▶ What you should do
Show every line containing "type" by copying it.

▶ Supplied data
:::::
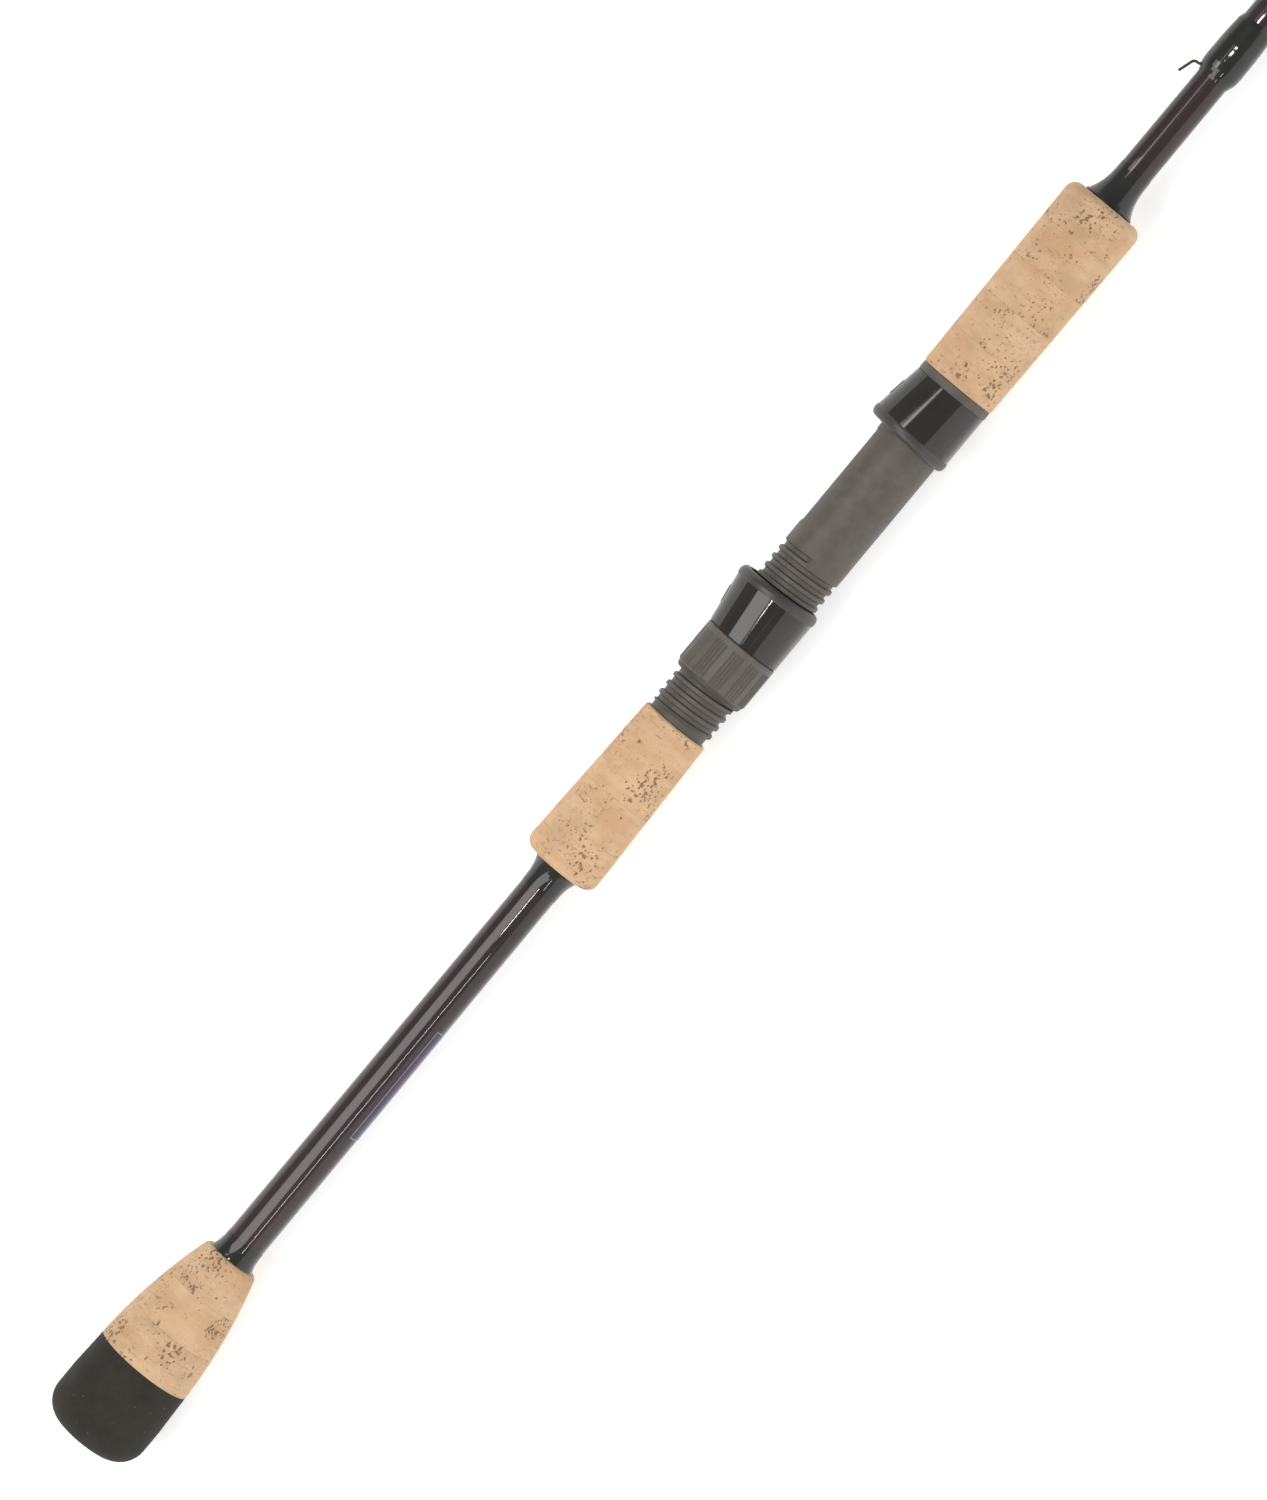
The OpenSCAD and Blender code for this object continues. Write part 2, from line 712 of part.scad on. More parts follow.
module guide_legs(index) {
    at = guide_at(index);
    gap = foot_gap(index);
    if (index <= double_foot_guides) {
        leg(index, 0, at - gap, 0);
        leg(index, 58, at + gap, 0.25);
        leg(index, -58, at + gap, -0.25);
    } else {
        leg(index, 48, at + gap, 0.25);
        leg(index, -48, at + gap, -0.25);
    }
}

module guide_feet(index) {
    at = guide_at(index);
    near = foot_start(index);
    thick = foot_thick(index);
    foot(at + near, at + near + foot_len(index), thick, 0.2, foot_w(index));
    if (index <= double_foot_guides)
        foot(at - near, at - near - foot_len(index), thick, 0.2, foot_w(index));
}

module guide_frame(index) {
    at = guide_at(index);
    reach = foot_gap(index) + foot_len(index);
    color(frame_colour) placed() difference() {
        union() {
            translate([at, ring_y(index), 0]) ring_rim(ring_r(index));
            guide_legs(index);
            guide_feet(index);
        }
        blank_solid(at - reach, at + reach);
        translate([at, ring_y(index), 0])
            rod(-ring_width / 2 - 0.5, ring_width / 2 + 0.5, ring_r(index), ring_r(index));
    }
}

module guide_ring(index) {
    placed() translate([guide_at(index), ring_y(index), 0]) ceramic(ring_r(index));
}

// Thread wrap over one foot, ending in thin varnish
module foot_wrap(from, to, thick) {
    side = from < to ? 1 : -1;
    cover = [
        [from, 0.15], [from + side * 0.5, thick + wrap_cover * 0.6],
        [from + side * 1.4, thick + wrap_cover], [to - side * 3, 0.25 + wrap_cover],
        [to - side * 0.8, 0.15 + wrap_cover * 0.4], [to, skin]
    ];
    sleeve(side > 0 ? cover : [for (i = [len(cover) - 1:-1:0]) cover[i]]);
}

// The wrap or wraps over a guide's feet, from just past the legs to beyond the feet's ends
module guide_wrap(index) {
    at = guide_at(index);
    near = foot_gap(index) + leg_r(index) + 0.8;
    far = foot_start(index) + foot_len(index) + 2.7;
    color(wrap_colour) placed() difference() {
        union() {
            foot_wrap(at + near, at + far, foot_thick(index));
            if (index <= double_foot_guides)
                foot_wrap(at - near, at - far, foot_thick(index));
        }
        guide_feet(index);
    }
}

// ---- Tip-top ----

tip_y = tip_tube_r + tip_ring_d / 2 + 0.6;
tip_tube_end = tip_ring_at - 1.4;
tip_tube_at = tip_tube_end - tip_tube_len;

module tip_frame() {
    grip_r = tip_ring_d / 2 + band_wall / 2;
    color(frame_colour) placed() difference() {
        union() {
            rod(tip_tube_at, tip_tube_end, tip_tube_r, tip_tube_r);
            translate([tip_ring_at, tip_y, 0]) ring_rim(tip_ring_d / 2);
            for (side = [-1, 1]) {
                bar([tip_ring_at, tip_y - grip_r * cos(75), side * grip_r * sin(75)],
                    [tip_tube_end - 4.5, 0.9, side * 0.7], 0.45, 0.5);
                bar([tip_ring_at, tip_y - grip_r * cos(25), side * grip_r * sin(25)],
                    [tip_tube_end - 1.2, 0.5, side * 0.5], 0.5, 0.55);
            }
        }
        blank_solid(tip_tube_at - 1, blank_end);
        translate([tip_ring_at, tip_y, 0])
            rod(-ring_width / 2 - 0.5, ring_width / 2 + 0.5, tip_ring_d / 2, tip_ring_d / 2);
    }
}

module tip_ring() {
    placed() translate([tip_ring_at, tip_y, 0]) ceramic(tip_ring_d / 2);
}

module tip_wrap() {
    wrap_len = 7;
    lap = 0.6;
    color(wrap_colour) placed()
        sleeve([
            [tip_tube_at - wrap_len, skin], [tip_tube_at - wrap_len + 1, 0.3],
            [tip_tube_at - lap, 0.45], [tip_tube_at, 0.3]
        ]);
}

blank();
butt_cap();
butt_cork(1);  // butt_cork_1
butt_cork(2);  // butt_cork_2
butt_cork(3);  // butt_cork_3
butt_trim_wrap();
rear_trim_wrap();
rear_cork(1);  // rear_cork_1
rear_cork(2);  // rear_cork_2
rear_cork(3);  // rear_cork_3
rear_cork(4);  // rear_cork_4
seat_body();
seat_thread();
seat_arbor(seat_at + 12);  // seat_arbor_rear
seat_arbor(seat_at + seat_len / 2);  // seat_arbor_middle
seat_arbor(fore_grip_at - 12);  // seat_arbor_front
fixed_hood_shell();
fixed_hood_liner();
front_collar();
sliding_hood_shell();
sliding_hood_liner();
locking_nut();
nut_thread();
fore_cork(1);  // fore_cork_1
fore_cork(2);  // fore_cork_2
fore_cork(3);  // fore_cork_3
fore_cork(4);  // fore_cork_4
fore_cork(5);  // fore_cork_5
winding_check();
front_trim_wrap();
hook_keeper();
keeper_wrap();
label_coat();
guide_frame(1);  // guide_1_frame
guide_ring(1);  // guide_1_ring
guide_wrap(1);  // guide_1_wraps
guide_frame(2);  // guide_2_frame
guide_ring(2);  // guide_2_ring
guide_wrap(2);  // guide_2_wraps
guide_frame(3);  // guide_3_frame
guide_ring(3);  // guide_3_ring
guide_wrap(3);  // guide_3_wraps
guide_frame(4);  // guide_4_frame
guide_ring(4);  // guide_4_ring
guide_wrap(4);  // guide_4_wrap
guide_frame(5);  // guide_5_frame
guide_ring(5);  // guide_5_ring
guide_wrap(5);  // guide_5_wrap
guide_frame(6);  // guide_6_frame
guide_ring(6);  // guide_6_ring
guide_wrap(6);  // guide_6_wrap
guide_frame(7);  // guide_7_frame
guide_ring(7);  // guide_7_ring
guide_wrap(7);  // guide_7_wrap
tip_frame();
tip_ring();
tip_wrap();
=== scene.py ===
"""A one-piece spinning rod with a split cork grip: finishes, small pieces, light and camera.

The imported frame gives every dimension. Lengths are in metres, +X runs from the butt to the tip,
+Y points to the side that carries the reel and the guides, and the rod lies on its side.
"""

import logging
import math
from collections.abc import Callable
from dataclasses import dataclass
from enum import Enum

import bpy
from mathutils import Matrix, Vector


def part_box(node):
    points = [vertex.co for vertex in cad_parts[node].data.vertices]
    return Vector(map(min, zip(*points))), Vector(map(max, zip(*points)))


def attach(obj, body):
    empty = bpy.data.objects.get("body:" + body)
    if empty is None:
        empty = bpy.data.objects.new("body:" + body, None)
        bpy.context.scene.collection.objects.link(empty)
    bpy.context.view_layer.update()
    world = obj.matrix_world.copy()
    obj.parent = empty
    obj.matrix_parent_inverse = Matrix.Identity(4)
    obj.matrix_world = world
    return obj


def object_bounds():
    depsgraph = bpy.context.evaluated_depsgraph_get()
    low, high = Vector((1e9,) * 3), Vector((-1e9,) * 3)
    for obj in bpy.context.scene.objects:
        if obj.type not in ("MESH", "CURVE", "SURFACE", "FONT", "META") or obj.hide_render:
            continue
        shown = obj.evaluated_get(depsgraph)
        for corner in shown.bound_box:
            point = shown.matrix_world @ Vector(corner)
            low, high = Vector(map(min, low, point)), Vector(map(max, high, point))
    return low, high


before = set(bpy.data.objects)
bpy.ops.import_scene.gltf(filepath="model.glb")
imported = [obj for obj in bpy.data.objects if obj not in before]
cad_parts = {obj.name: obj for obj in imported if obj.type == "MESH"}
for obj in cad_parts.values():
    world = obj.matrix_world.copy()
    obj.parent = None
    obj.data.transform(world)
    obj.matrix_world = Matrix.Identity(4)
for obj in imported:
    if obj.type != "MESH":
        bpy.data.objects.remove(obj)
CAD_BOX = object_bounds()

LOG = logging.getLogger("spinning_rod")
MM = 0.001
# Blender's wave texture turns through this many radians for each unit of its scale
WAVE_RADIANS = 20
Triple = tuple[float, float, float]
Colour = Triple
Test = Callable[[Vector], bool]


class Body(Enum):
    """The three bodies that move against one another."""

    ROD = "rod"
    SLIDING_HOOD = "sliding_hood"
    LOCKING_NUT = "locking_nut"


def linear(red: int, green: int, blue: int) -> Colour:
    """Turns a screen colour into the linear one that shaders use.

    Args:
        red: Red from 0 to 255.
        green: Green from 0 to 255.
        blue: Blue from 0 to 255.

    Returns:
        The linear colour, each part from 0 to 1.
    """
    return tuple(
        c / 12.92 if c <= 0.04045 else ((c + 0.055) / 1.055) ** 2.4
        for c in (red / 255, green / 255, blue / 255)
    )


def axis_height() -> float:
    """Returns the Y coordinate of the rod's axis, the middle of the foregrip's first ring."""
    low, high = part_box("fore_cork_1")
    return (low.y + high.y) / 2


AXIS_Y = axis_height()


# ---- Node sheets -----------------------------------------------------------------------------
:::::
▶ The reply
        if obj.type not in ("MESH", "CURVE", "SURFACE", "FONT", "META") or obj.hide_render:
cad_parts = {obj.name: obj for obj in imported if obj.type == "MESH"}
    if obj.type != "MESH":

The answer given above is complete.